Stewart Copeland: As an adult, I appreciate Ringo and Charlie Watts. But when I was a wild teenager, I needed more noise, more aggression, more chops. So that’s why I was into Mitch Mitchell and Buddy Rich. Then I grew up and realized that there’s more to it than flashy stuff, and that’s where Ringo, Charlie and Mick Fleetwood all rule.

Smashing Interviews Magazine: Both your parents were secret agents, Stewart?

Stewart Copeland: My Mother wasn’t a secret agent. She worked in a ministry during the war that analyzed train schedules and German logistics. It was intelligence, but it wasn’t secret intelligence. It was all about knowing everything about the German movements. Sort of like the Ukranians knowing exactly what the Russians are doing today, my Mother was doing that in the Second World War.

Smashing Interviews Magazine: Your Dad was in the CIA?

Stewart Copeland: It was the OSS at that time and became the CIA. His sphere of expertise turned out to be the Middle East because my Mother was also an archaeologist, and that suited her fine to be right there in the Levant digging up 250,000-year-old human culture and tools.

Smashing Interviews Magazine: Sounds like fascinating work.

Stewart Copeland: Yeah, well, the doing of it is always in very uncomfortable places like deserts and anywhere where civilization hasn’t trampled it. But she did always say that it’s very inexact, and every day, somebody digs up something new, which blows all the previous theories out of the water. So no hypothesis is sacred.

Smashing Interviews Magazine: How did you become interested in pursuing music as a career?

Stewart Copeland: I think it was the other way around. Music was interested in me. It came and got me by the scruff of the neck.

Smashing Interviews Magazine: At an early age?

Stewart Copeland: As early as I can remember, I had music going on in my head. The first moments I can remember would be when I was seven listening to “Carmina Burana” by Carl Orff, which is a huge oratorio, a giant choir and orchestra and a lot of rhythm. While listening to that, I would be on the floor with my face in these Persian carpets and their intricate, geometric designs with their balance of chaos and symmetry. That’s where the music identity was formed.

Smashing Interviews Magazine: Stewart, you have seven children and five grandchildren. Any musicians in the group?

Stewart Copeland: Only one, and of course, he’s a filmmaker. He has the gift of music. Music just comes out of his fingers. He picks up any instrument, and beautiful things happen. But he’s also very clever with film, and he’s got a whole career going as a filmmaker. Some of my children are creative in general, and some of them are more scientific in general.

Smashing Interviews Magazine: Did it ever irritate you that “Every Breath You Take” would be played at weddings?

Stewart Copeland: (laughs) Of course not. It doesn’t irritate Sting either.
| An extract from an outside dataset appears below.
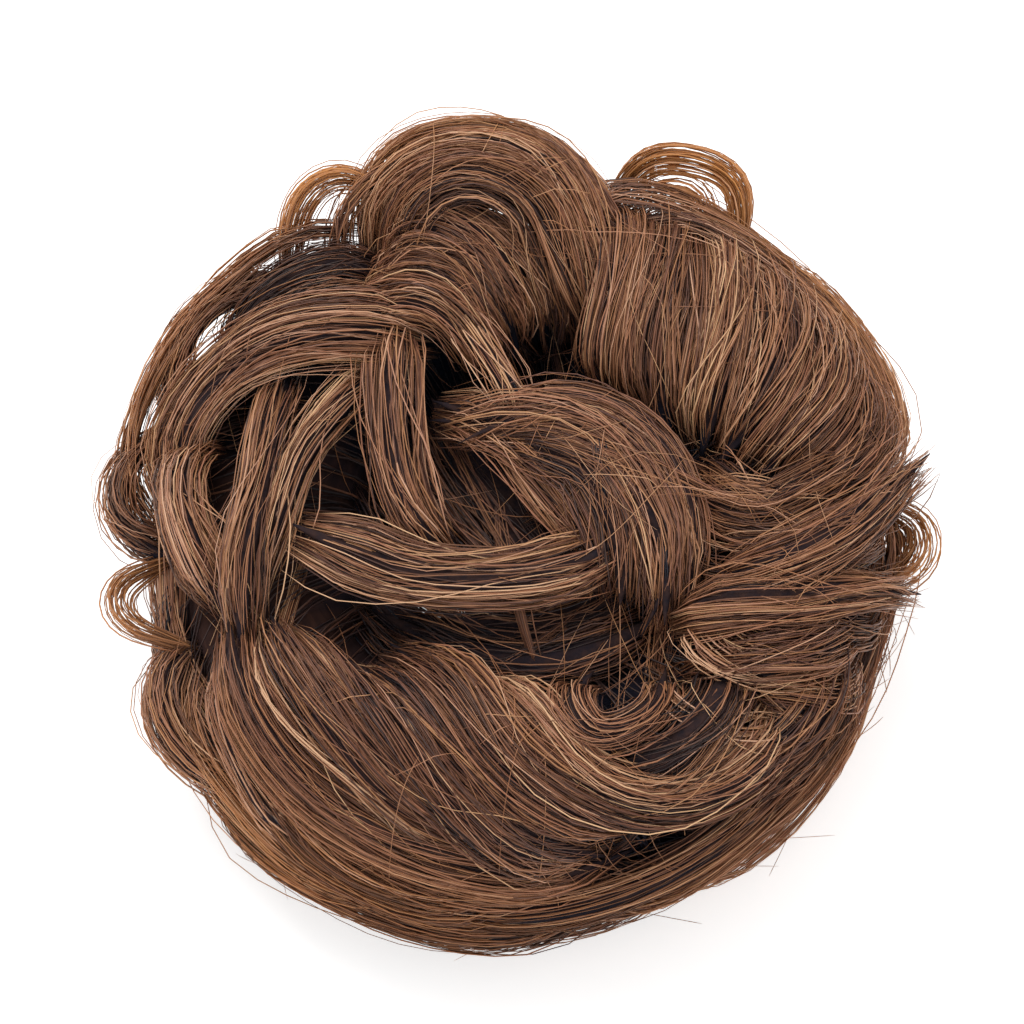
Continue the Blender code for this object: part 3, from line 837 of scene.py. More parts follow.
# %% Comb strands along a lock
LEAST_STRANDS = 8
CLUMP_WIDTH = 2.6       # mm; hair gathers in clumps of this width
CLUMP_WANDER = 0.36     # radians that a clump wanders round the lock
CLUMP_RISE = 0.75       # mm that a clump rises and sinks
CLUMP_SUNK = 0.4        # mm that it lies under the lock's surface on average
CLUMP_TWIST = 0.9       # radians that its strands turn round each other
ALONE = 0.52            # share of the strands that keep to no clump
ALONE_DEPTHS = (-2.2, 0.25)     # mm from the lock's surface, outward
FRIZZ = 0.12            # mm of fine wave on each strand
SWING = (0.8, 4.0)      # mm that a loose strand sways over its neighbours
STANDS_OFF = (0.2, 1.3)         # mm that it stands proud
TUCK = 2.4              # mm that a lock's ends dip
BLUNT_TUCK = 0.8        # mm that the root of a cut lock dips
BLUNT_NARROWS = 0.55    # share of its width that a cut lock loses towards its tip
CLUMP_TONE = 0.14       # spread of tone between clumps, and between strands
STRAND_TONE = 0.09


def comb(course, density, around=(-0.4, math.pi + 0.4), loose=0.13, blunt=False, widen=1.08,
         fray=0.0, backlit=0.4):
    """The strands of one lock, as arrays with a row for each strand."""
    lock = course.lock
    count = max(LEAST_STRANDS, round(lock.width * density))
    steps = even_steps(course)
    clumps = max(3, round((lock.width + lock.thick) * 1.1 / CLUMP_WIDTH))
    member = rng.integers(clumps, size=count)
    own = np.linspace(0, 1, steps)[None, :]
    start = rng.uniform(0, 0.05 if fray else 0.12, (count, 1))
    end = rng.uniform(0.78 if blunt else 0.84, 1.0, (count, 1))
    share = start + (end - start) * own
    line, side, up = between(course, share)
    size = 0.35 + 0.65 * swell(share, blunt)
    if blunt:
        size = size * (1 - BLUNT_NARROWS * np.clip((share - 0.45) / 0.55, 0, 1))

    def each_clump(values):
        return values[member][:, None]

    phase = rng.uniform(0, math.tau, (3, clumps))
    wave = rng.uniform(0.5, 1.3, clumps)
    turn = np.linspace(*around, clumps) + rng.normal(0, 0.12, clumps)
    along = math.tau * each_clump(wave) * share
    turn = each_clump(turn) + CLUMP_WANDER * np.sin(along + each_clump(phase[0]))
    alone = rng.random((count, 1)) < ALONE
    turn = np.where(alone, rng.uniform(*around, (count, 1)), turn)
    depth = CLUMP_RISE * np.sin(along * 1.3 + each_clump(phase[1])) - CLUMP_SUNK
    layer = rng.uniform(*ALONE_DEPTHS, (count, 1))
    depth = np.where(alone, layer, depth)
    disc = CLUMP_WIDTH * 0.6 * np.sqrt(rng.uniform(0, 1, (count, 1))) * size
    twist = rng.uniform(0, math.tau, (count, 1))
    roll = twist + each_clump(rng.normal(0, CLUMP_TWIST, clumps)) * share
    across = (lock.width / 2 * size * widen - 0.4 + depth) * np.cos(turn) + disc * np.cos(roll)
    out = (lock.thick / 2 * size - 0.3 + depth) * np.sin(turn) + disc * np.sin(roll) * 0.75

    frizz = rng.uniform(0, math.tau, (4, count, 1))
    across += FRIZZ * np.sin(share * course.length * 0.35 + frizz[0])
    out += FRIZZ * np.sin(share * course.length * 0.28 + frizz[1])
    astray = rng.random((count, 1)) < loose
    swing = rng.uniform(*SWING, (count, 1)) * rng.choice((-1, 1), (count, 1))
    bends = math.pi * own * rng.uniform(0.8, 1.8, (count, 1))
    across += astray * swing * np.sin(bends + frizz[2] * 0.2)
    out += astray * rng.uniform(*STANDS_OFF, (count, 1)) * np.sin(math.pi * own)
    spread = fray * np.clip((share - 0.7) / 0.3, 0, 1) ** 1.5
    across += spread * rng.normal(0, 1, (count, 1))
    out += spread * rng.normal(0, 0.7, (count, 1))
    ends = np.clip(1 - 7 * own, 0, 1) + (0 if blunt else 1) * np.clip(7 * own - 6, 0, 1)
    out -= (BLUNT_TUCK if blunt else TUCK) * ends

    points = line + side * across[..., None] + up * out[..., None]
    points[..., 2] = np.maximum(points[..., 2], CLEAR_OF_FLOOR)
    radius = rng.uniform(THINNEST, THICKEST, (count, 1)) * np.where(astray, 0.7, 1.0) * taper(own)
    # Painted shade: the deeper a strand lies in the lock, and the lower in its clump, the darker it is;
    # strands on top are lighter. Loose strands are made lighter too.
    proud = np.where(alone, (depth + 0.8) * 0.15, np.sin(roll) * disc * 0.09 + depth * 0.06 + 0.03)
    tone = (lock.tone + each_clump(rng.normal(0, CLUMP_TONE, clumps))
            + rng.normal(0, STRAND_TONE, (count, 1)) + proud
            + astray * 0.14 + (share - 0.5) * rng.normal(0.02, 0.12, (count, 1)))
    return Strands(points, radius, np.clip(tone, 0.02, 1), edge_light(points, most=backlit))


# %% [markdown]
# Where two locks run side by side, hair also lies between them, so a comb drawn through
# the curtain or the diagonals would pull one sheet. These strands are mixed from the
# courses of both locks, and dip a little in the crease. Without them the locks look
# like ropes laid side by side.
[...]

We love it.

Smashing Interviews Magazine: That may be one of the most misinterpreted songs ever. Did you think about that while writing it?

Stewart Copeland: No, although Sting does have a knack for concealing an idea with a beguiling wrapper, an interesting wrapper, and then within, there’s other stuff.

Smashing Interviews Magazine: I hadn’t realized the song’s actual meaning until my fiancée explained it in the 90s (laughs).

Stewart Copeland: There you are in your wedding dress on the happiest day of your life, and he goes, “You know what this song’s about, don’t you?” And you go, “What?” (laughs)

Smashing Interviews Magazine: But I still love the song (laughs). Do you regret that the Police broke up really at the height of the band’s fame?

Stewart Copeland: No. As Sting put it, “If you love somebody, set them free.” I do believe we had maybe an album or two worth of songs that Sting had ready to go. You know, he didn’t need a band anymore. He had his own musical identity, and we were co-dependent in the beginning, but he stuck with us for another two records for which we’ve got five albums. That’s a very good run. But the run was beginning to be felt. When we were young and co-dependent, it was easier. But at that point, we just had different musical trajectories, and it became harder and harder to reconcile our musical purpose together.

So we broke up and great things happened for all of us. Sting had an incredible career. I became a film composer and have had a great time doing that. I got an involuntary education in orchestra out of that process, which is what brings me to today with those songs arranged for orchestra.

Smashing Interviews Magazine: Ann Wilson said that it’s harder to keep a band together than a marriage.

Stewart Copeland: It’s very similar. Instead of sex, you have music, a magical, mysterious personal thing that draws you together. But at the same time, you have to fit within the context of other people, and if you have a really strong urge of musical trajectory, it’s very difficult to compromise.

Smashing Interviews Magazine: Do you and Sting ever talk?

Stewart Copeland: Oh, yeah, since we realized that we’re not out to destroy each other. But we have these legitimate differences. We get along just great. Really well. We absolutely get along very well. We’re not birds of a feather necessarily. He’s quiet and deep. I’m noisy and shallow. I guess we’re like siblings, very much in touch but not necessarily hanging out every day.

Smashing Interviews Magazine: Any chance you and the guys would ever be writing new music together again?

Stewart Copeland: Oh, of course. I’m absolutely optimistic. I can never say, “Die.” I’m totally optimistic. I would give it a one percent chance. Once again, I jest.